In 2015-16, the gross state fiscal deficit (GSFD) came at 3.6% after revised estimates against a budgeted estimate of 2.6%.

“Despite the increase in the debt burden of the states in recent years, the overall fiscal position is found to be sustainable in the long run,” RBI said in its annual report on state finances.

A bulk of the widening was attributed to the Uday Bonds under which ailing electricity discoms were bailed out, and the RBI said excluding the Uday impact the GSFD would have been 2.7%.

The consolidated GSFD is estimated to go down to 2.6% in FY18, it said.
Data from 25 biggest states was used to arrive at the figures, and those excluded include Punjab and a few states in the north east.
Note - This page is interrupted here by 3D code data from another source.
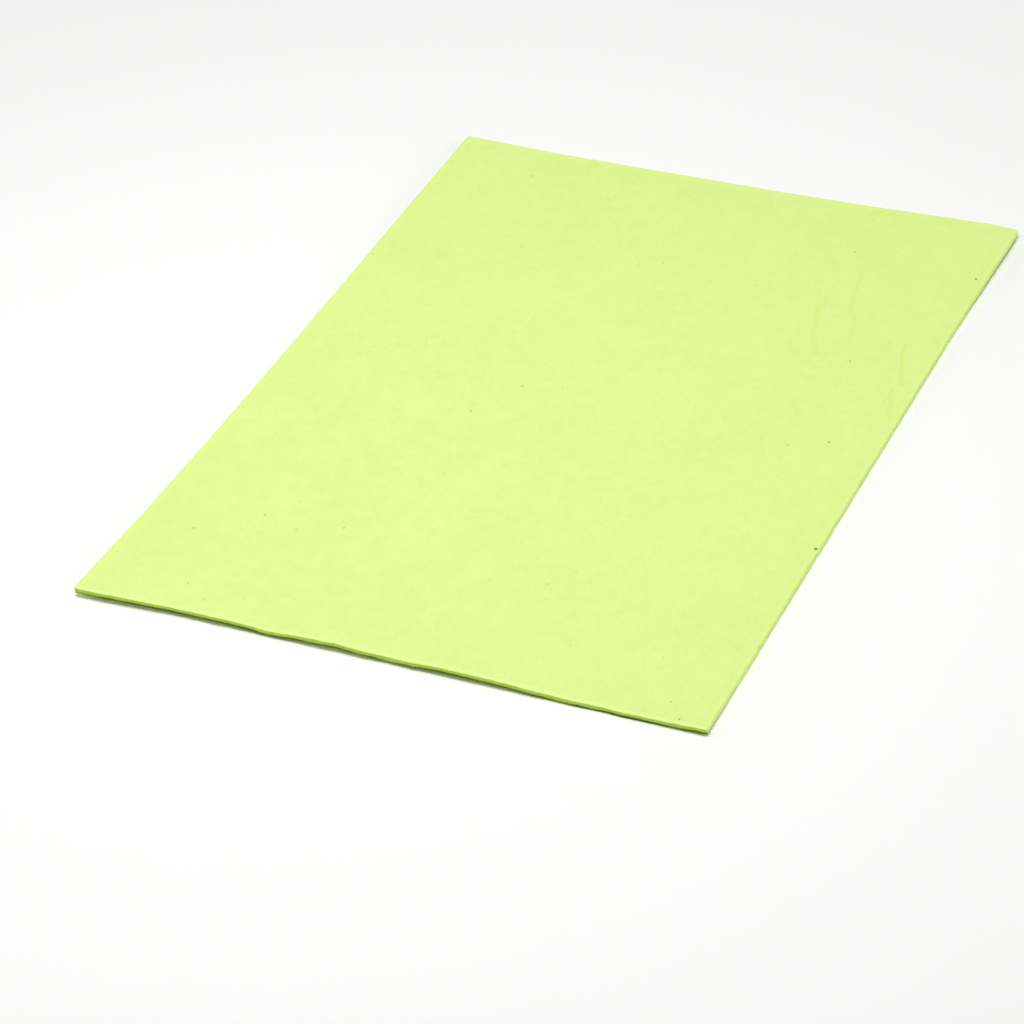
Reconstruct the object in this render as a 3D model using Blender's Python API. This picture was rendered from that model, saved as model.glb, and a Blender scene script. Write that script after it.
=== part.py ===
"""Craft foam sheet: one A4 sheet of thin closed-cell foam, lying on a level surface.

The sheet is die-cut from one piece of foam, so it is a single solid of even thickness. It rests on the flat
middle of its underside. Its corners curl up a little, and two of them have a drooping tip. Its near border
ripples, and two corners are pulled slightly out of square.

Sizes are in metres and +Z is up. X runs along the short side and Y along the long side. The near border is
at -Y. The origin is at the middle of the underside.
"""

import math

import bmesh
import bpy

# Overall sizes
SHEET_WIDTH = 0.210
SHEET_LENGTH = 0.297
SHEET_THICKNESS = 0.002

# Cut edges: the die leaves the corners all but square and rounds both rims
CORNER_RADIUS = 0.0005
CORNER_STEPS = 3
RIM_ROUND = 0.00035
RIM_STEPS = 2

# Shape of a rounded edge in the bevel's own measure, where a half is a quarter circle
ROUND_PROFILE = 0.5

# Size of one cell of the mesh, fine enough for the narrowest ripple
CELL = 0.0075

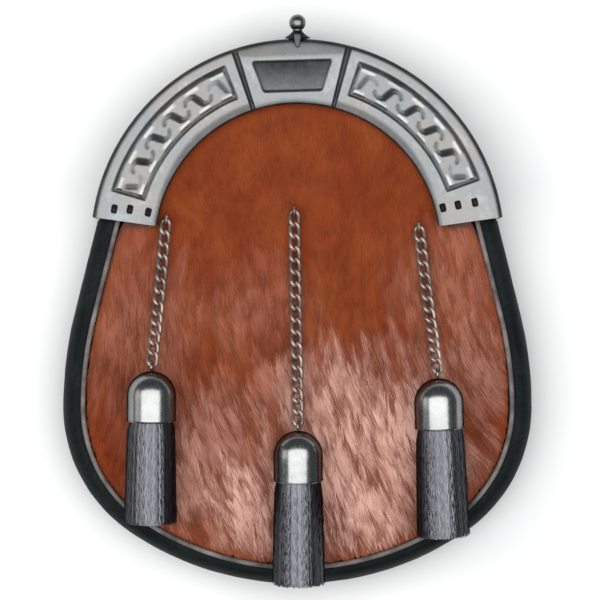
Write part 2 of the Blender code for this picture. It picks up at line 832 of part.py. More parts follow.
def hide_normal(x, y):
    """The direction that the hide's front faces, at one place on it."""
    step = NORMAL_STEP
    rise_x = hide_height(x + step, y) - hide_height(x - step, y)
    rise_y = hide_height(x, y + step) - hide_height(x, y - step)
    return Vector((-rise_x, -rise_y, 2.0 * step)).normalized()


def axis_frame(origin, direction, out=(0.0, 0.0, 1.0)):
    """A matrix whose Y runs along the direction and whose Z points out of the front."""
    y = direction.normalized()
    x = y.cross(Vector(out)).normalized()
    z = x.cross(y)
    columns = Matrix((x, y, z)).transposed()
    return Matrix.Translation(origin) @ columns.to_4x4()


def chain_path(eye, ring):
    """Points from the eye to the cap's ring: along the hide, then up to the ring."""
    eye, plan = Vector(eye), Vector(ring[:2])
    total = (plan - eye).length
    landing = hide_height(*plan) + CHAIN_CLEARANCE
    points = []
    for share in spread(0.0, 1.0, CHAIN_PATH_STEPS):
        x, y = eye.lerp(plan, share)
        left = total * (1.0 - share)
        lift = smooth_step(1.0 - left / CHAIN_RISE_LENGTH) * (ring[2] - landing)
        points.append(Vector((x, y, hide_height(x, y) + CHAIN_CLEARANCE + lift)))
    return points


def walk(points, distance):
    """The place and direction at a distance along a line of points."""
    for start, end in zip(points, points[1:]):
        length = (end - start).length
        if distance <= length or end is points[-1]:
            return start + (end - start) * (distance / length), (end - start).normalized()
        distance -= length
    return points[-1], (points[-1] - points[-2]).normalized()


def add_link(bm, place, half_length):
    """One oval link of round wire, twisted so that its neighbours pass through it flat."""
    rings = []
    for k in range(LINK_SECTIONS):
        turn = 2.0 * math.pi * k / LINK_SECTIONS
        centre = Vector(
            (
                LINK_HALF_WIDTH * math.cos(turn),
                half_length * math.sin(turn),
                LINK_TWIST * math.sin(2.0 * turn),
            )
        )
        ahead = Vector(
            (
                -LINK_HALF_WIDTH * math.sin(turn),
                half_length * math.cos(turn),
                2.0 * LINK_TWIST * math.cos(2.0 * turn),
            )
        ).normalized()
        side = ahead.cross(Vector((0.0, 0.0, 1.0))).normalized()
        up = side.cross(ahead)
        ring = []
        for s in range(WIRE_SIDES):
            angle = 2.0 * math.pi * s / WIRE_SIDES
            offset = (side * math.cos(angle) + up * math.sin(angle)) * LINK_WIRE
            ring.append(place @ (centre + offset))
        rings.append(ring)
    add_loft(bm, rings, closed=True)


def make_chain(frame, side, path):
    """Odd links joined to even ones: neighbours touch end to end, so the chain is one body."""
    length = sum((b - a).length for a, b in zip(path, path[1:]))
    bend = math.cos(math.pi / LINK_SECTIONS)
    count = round((length - LINK_OVERLAP_CENTRES) / LINK_PITCH)
    pitch = (length - LINK_OVERLAP_CENTRES) / count
    half_length = 0.5 * (pitch + LINK_OVERLAP_CENTRES) / bend
    halves = (bmesh.new(), bmesh.new())
    for k in range(count):
        middle = 0.5 * (pitch + LINK_OVERLAP_CENTRES) + k * pitch
        place, ahead = walk(path, middle)
        turned = axis_frame(place, ahead, hide_normal(place.x, place.y))
        add_link(halves[k % 2], turned, half_length)
    chain = add_object(f"chain_{side}", halves[0], "chrome", frame)
    others = add_object(f"chain_{side}_even", halves[1], "chrome", frame)
    add_boolean(chain, "UNION", others)


def make_chain_eye(frame, side, path):
    """A staple over the first link, in line with the chain, with its legs on the hide."""
    start, ahead = walk(path, 0.0)
    place = axis_frame(start, ahead, hide_normal(start.x, start.y))
    drop = CHAIN_CLEARANCE - STAPLE_LIFT
    centres = [Vector((0.0, -STAPLE_RADIUS, -drop))]
    for angle in spread(math.pi, 0.0, STAPLE_STEPS):
        turn = (STAPLE_RADIUS * math.cos(angle), STAPLE_RADIUS * math.sin(angle))
        centres.append(Vector((0.0, *turn)))
    centres.append(Vector((0.0, STAPLE_RADIUS, -drop)))
    bm = bmesh.new()
    rings = []
    for k, centre in enumerate(centres):
        before, after = centres[max(k - 1, 0)], centres[min(k + 1, len(centres) - 1)]
        along = (after - before).normalized()
        up = Vector((1.0, 0.0, 0.0)).cross(along)
        ring = []
        for s in range(WIRE_SIDES):
            angle = 2.0 * math.pi * s / WIRE_SIDES
            offset = Vector((math.cos(angle), 0.0, 0.0)) + up * math.sin(angle)
            ring.append(place @ (centre + offset * STAPLE_WIRE))
        rings.append(ring)
    add_loft(bm, rings)
    add_object(f"chain_eye_{side}", bm, "chrome", frame)


def cap_profile():
    """The bell's wall as (distance from the pole, radius), outside then inside."""
    outer, wall = CAP_RADIUS, CAP_WALL
    turns = [math.radians(90.0) * k / CAP_DOME_STEPS for k in range(1, CAP_DOME_STEPS + 1)]
    outside = [(outer * (1.0 - math.cos(a)), outer * math.sin(a)) for a in turns]
    outside.append((CAP_LENGTH, outer))
    inner = outer - wall
    inside = [(CAP_LENGTH, inner), (outer, inner)]
    inside += [(wall + inner * (1.0 - math.cos(a)), inner * math.sin(a)) for a in turns[-3::-2]]
    return outside + inside


def make_cap(frame, side, place):
    bm = bmesh.new()
    stations = [CAP_CROWN] + cap_profile()

    def around(along, across, out):
        return place @ Vector((across, along, out))

    add_turned(bm, stations, CAP_SIDES, around)
    cap = add_object(f"tassel_cap_{side}", bm, "chrome", frame)
    eye = bmesh.new()
    rings = []
    for k in range(CAP_EYE_SECTIONS):
        turn = 2.0 * math.pi * k / CAP_EYE_SECTIONS
        out = Vector((0.0, math.cos(turn), math.sin(turn)))
        centre = Vector((0.0, -CAP_EYE_RISE, 0.0)) + out * CAP_EYE_RADIUS
        ring = []
        for s in range(WIRE_SIDES):
            angle = 2.0 * math.pi * s / WIRE_SIDES
            offset = out * math.cos(angle) + Vector((math.sin(angle), 0.0, 0.0))
            ring.append(place @ (centre + offset * STAPLE_WIRE))
        rings.append(ring)
    add_loft(eye, rings, closed=True)
    add_boolean(cap, "UNION", add_object(f"cap_eye_{side}", eye, "chrome", frame))


def make_tassel(frame, side, place, length):
    """A head inside the cap, fused to locks that spread a little towards their tips."""
    bm = bmesh.new()
    corners = 2 * TASSEL_LOCKS
    stations = TASSEL_STATIONS + ((length, TASSEL_END_RADIUS, TASSEL_END_GROOVE),)
    rings = []
    for along, radius, groove in stations:
        ring = []
        for k in range(corners):
            angle = 2.0 * math.pi * k / corners + TASSEL_TWIST * along / length
            reach = radius * (1.0 - groove * (k % 2))
            across, out = reach * math.cos(angle), reach * math.sin(angle)
            ring.append(place @ Vector((across, along, out)))
        rings.append([bm.verts.new(point) for point in ring])
    for first, second in zip(rings, rings[1:]):
        for k in range(corners):
            n = (k + 1) % corners
            bm.faces.new((first[k], first[n], second[n], second[k]))
    bm.faces.new(rings[0])
    heart = bm.verts.new(place @ Vector((0.0, length - TASSEL_HEART_DEPTH, 0.0)))
    for k in range(TASSEL_LOCKS):
        angle = 2.0 * math.pi * k / TASSEL_LOCKS + TASSEL_TWIST
        along = length + LOCK_TIP_SPREAD * (0.5 + 0.5 * math.sin(LOCK_TIP_TURN * k))
        across, out = LOCK_TIP_RADIUS * math.cos(angle), LOCK_TIP_RADIUS * math.sin(angle)
        tip = bm.verts.new(place @ Vector((across, along, out)))
        last = rings[-1]
        left, middle, right = last[2 * k - 1], last[2 * k], last[(2 * k + 1) % corners]
        bm.faces.new((left, middle, tip))
        bm.faces.new((middle, right, tip))
        bm.faces.new((right, heart, tip))
        bm.faces.new((heart, left, tip))
    add_object(f"tassel_{side}", bm, "black_hair", frame)


def make_hangers(frame):
    for side, (eye, cap, end) in HANGERS.items():
        pole, direction, length = lying_axis(cap, end)
        place = axis_frame(pole, direction)
        ring = pole - direction * CAP_EYE_RISE
        path = chain_path(eye, ring)
        make_chain_eye(frame, side, path)
        make_chain(frame, side, path)
        make_cap(frame, side, place)
        make_tassel(frame, side, place, length - LOCK_TIP_SPREAD)


def main():
    clear_scene()
    frame = bpy.data.objects.new("pouch_frame", None)
    bpy.context.scene.collection.objects.link(frame)
    frame.location = (0.0, CANTLE_CENTRE_Y, 0.0)
    make_back_panel(frame)
    make_gusset(frame)
    make_front_panel(frame)
    make_piping(frame)
    make_strap_loops(frame)
    make_rear_frame(frame)
    make_cantle(frame)
    make_hinge_pins(frame)
    make_clasp_bracket(frame)
    make_clasp_lever(frame)
    make_hangers(frame)


main()
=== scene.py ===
"""Looks of a dress sporran lying on its back: hide, leather, cast cantle, chains and tassels.

Lengths are in metres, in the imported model's frame: z up out of the hide front, y up the
pouch. The cantle's arc is centred on CENTRE, and angles on it are from straight up.
"""

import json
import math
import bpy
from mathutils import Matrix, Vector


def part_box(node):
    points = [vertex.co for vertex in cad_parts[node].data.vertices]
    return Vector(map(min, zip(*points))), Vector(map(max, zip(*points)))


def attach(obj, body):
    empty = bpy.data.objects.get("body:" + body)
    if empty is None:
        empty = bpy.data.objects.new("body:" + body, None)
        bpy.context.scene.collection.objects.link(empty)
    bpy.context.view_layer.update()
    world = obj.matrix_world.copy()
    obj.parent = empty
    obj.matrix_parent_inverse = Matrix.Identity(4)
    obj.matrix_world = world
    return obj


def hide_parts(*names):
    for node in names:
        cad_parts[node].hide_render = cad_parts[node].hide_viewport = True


bl_info = {
    "name": "Dress sporran finish",
    "version": (1, 0, 0),
    "blender": (4, 5, 0),
    "location": "View3D > Sidebar > Sporran",
    "description": "Models and finishes the hide, leather, cantle, chains and tassels",
    "category": "Object",
}

import bmesh
import bpy
import numpy as np
from mathutils import Matrix, Vector, noise
from mathutils.bvhtree import BVHTree

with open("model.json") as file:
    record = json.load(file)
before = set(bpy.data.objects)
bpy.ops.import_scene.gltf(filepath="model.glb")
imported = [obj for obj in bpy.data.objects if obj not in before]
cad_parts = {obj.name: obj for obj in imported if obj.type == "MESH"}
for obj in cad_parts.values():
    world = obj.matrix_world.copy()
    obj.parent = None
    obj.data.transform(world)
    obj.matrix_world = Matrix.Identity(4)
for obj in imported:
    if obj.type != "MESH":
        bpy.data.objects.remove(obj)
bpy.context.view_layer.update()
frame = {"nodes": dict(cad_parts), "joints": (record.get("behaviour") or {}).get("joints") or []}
POUCH, LEVER = "pouch", "clasp_lever"  # bodies
SIDES = ("left", "centre", "right")
TURN = 2.0 * math.pi
UP = Vector((0.0, 0.0, 1.0))
IDENTITY = Matrix.Identity(4)

# Places read from the frame
CANTLE_OUTER = 0.0794
CENTRE = Vector((0.0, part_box("cantle")[1].y - CANTLE_OUTER, 0.0))
HALF_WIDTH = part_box("gusset")[1].x
SEAM_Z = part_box("gusset")[1].z

# Outline of the pouch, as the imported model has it
WIDEST_Y = -0.0617
BOTTOM_RADIUS = 0.1144
CORNER_RADIUS = 0.0582
SIDE_RADIUS = 0.1484
SIDE_LEAN = math.radians(14.0)
STRAIGHT_TOP_Y = 0.0094
OUTLINE_STEPS = (26, 34, 16, 18)  # in the bottom, corner and side arcs and the straight run
SEAM_INSETS = (0.0064, 0.0077)  # at the bottom and at the sides


# -------------------------------- properties


def length_value(label, about, default):
    return bpy.props.FloatProperty(
        name=label, description=about, default=default, min=0.0, unit="LENGTH", precision=4
    )


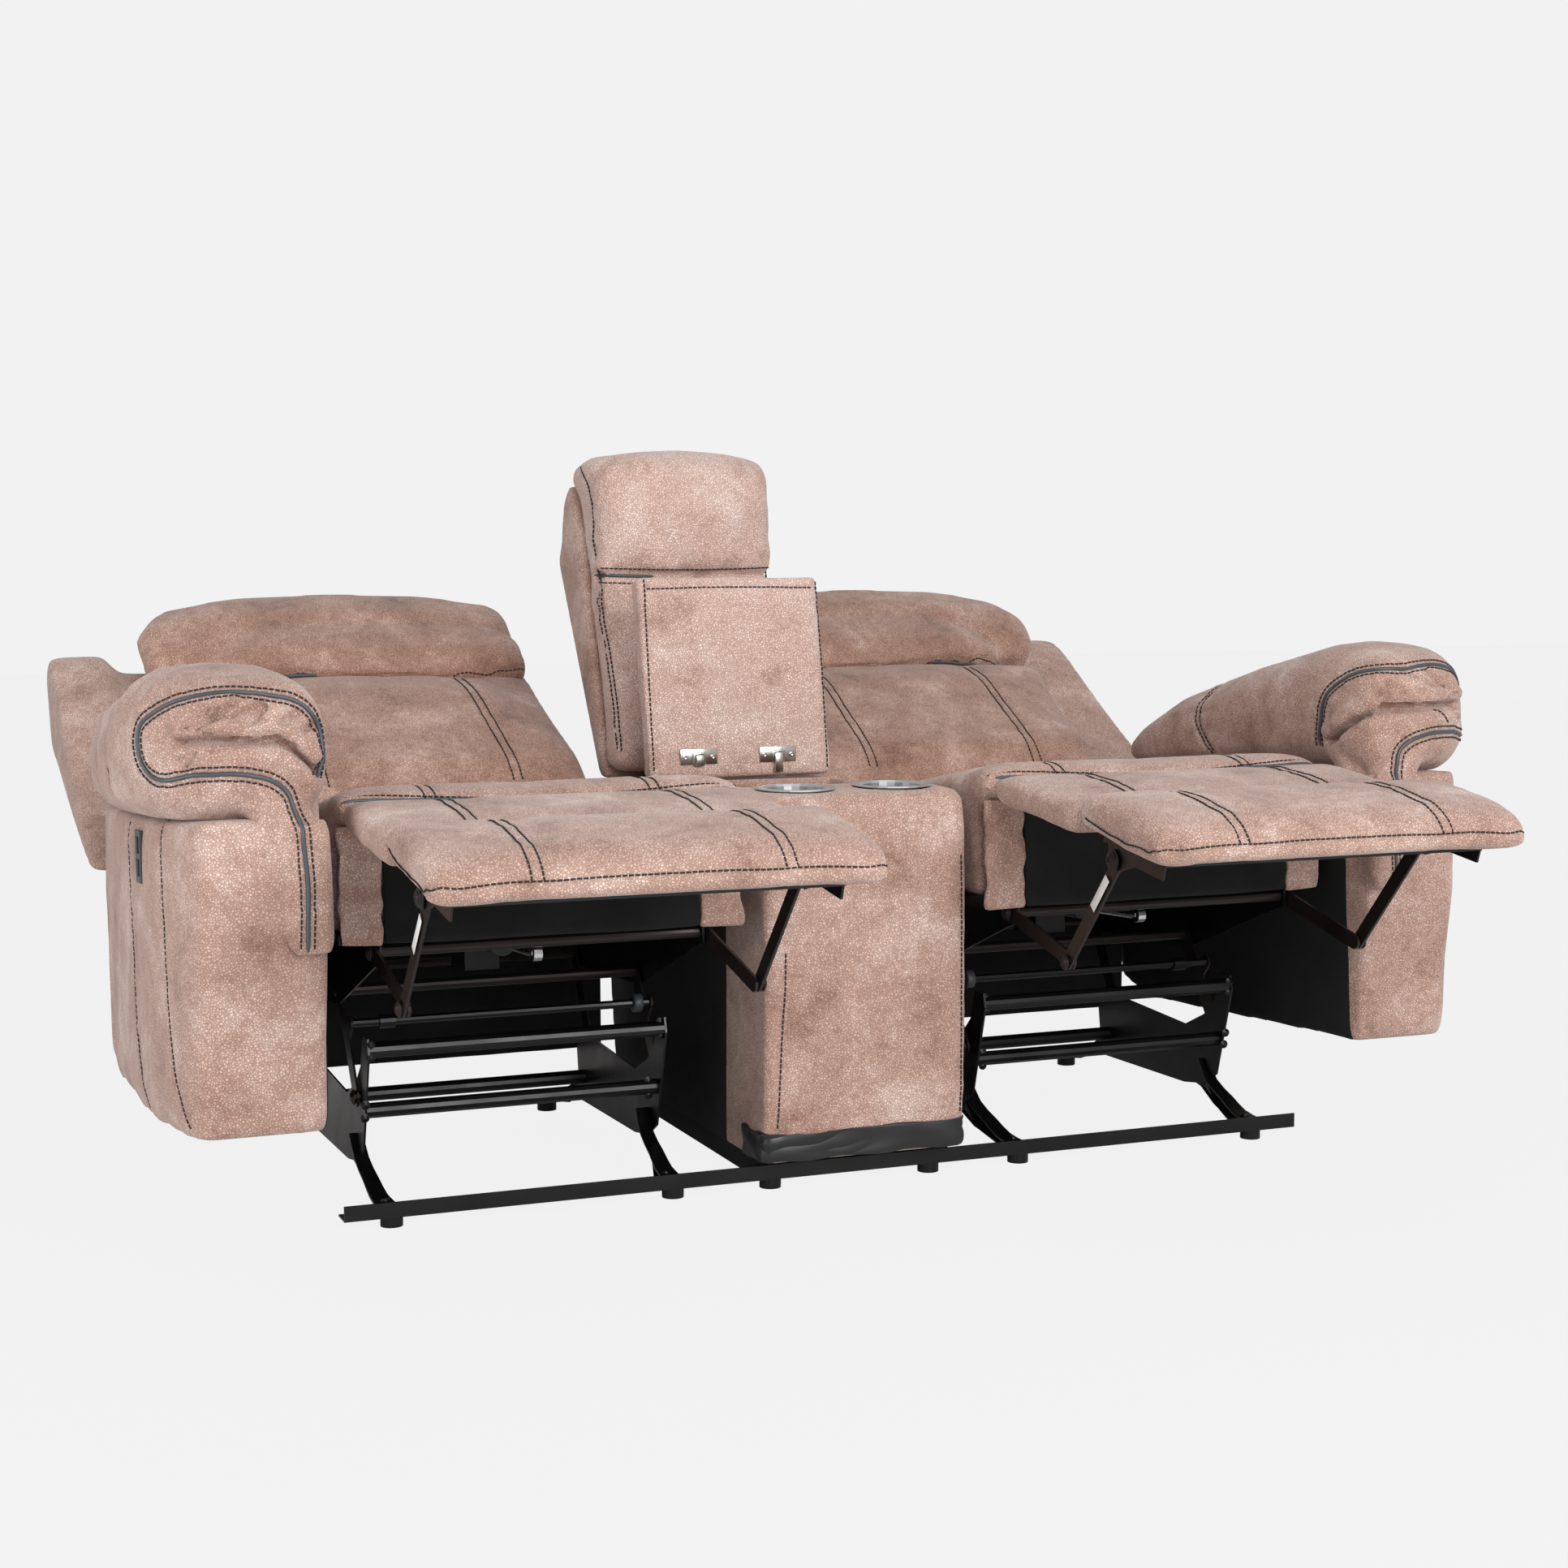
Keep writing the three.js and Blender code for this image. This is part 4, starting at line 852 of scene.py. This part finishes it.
# %% Arm roll
ROLL = [
    (975, 42, 455, 24), (952, 10, 462, 30), (920, -6, 468, 36), (888, -16, 462, 38), (862, -20, 448, 38),
    (838, -24, 422, 36), (820, -28, 385, 34), (811, -29, 340, 33), (810, -27, 290, 33), (810, -25, 245, 33),
]
INNER_ROLL = [(803, 60, 478, 30), (808, 42, 440, 36), (814, 28, 380, 38), (816, 26, 300, 35), (816, 24, 252, 33)]
rolls = []
for stations in (ROLL, INNER_ROLL):
    spine = seat_curve([place for *place, _ in stations], 60)
    wide = curve_through([(radius, 0, 0) for *_, radius in stations], 60)
    rolls.append(to_mesh(cord_curve("roll", spine, 1.0, [w.x * MM for w in wide])))
parts = [copy_of(f"arm_{n}_right", n) for n in ("pillow", "band")]
pillow = join(parts + rolls, "arm_pillow_shape")
remesh(pillow, 0.007)
relax(pillow, 6)
swell(pillow, 0.004)
refine(pillow)
dress(pillow, COVER)
print("roll and pillow", len(pillow.data.vertices), "points")

# %% [markdown]
# The tucked insert at the front is pulled in by its thread. The crease goes deep and short puckers
# fan out from it to the cord. The two arms were not sewn alike: on the left one the cord keeps to the
# front, and on the right one it starts further back on the inner side, so each gets its own lines.

# %% Arm front lines
OUTER_CORD = [
    (846, -45, 567), (877, -40, 571), (910, -32, 571), (939, -21, 567), (962, -2, 559), (983, 14, 547),
    (995, 32, 534), (1000, 37, 519), (1001, 35, 499), (997, 31, 482), (990, 22, 469), (981, 8, 462),
    (969, -6, 461), (952, -25, 465), (931, -41, 468), (910, -47, 468), (888, -50, 467), (865, -50, 463),
    (845, -50, 456), (830, -48, 444), (820, -58, 428), (815, -66, 400), (813, -67, 365), (811, -66, 327),
    (811, -65, 289), (812, -60, 240),
]
CORD_START = {
    "left": [(785, -44, 465), (781, -40, 485), (779, -38, 514), (788, -44, 534), (800, -45, 549), (821, -46, 561)],
    "right": [
        (775, 88, 448), (772, 83, 471), (770, 75, 492), (770, 65, 512), (772, 50, 531), (775, 25, 547),
        (784, 0, 559), (794, -22, 564), (812, -38, 566),
    ],
}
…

It can be noted that analysts recently raised concerns over the states’ increasing fiscal deficits, even as the Centre limits its number.

The RBI said the introduction of Goods and Services Tax (GST) will be one of the biggest advantages for the states as they seek to narrow down the GSFD.
“Due to prevailing uncertainty about the revenue outcome from the GST implementation, the outlook for revenue receipts of states could turn uncertain. There is, however, the cushion of compensation by the Centre for any loss of revenue for the initial five years,” it said.
“Empirical assessment of the inter-temporal budget constraint in a panel data framework covering 20 Indian states for the period 1980-81 to 2015-16 indicates sustainable debt position of states in the long run,” it said.

The broad way of examining a state’s sustainability is to compare the cost of borrowing with the GSDP growth, and as long as the GSDP growth number is higher, there is no cause of worry, it said.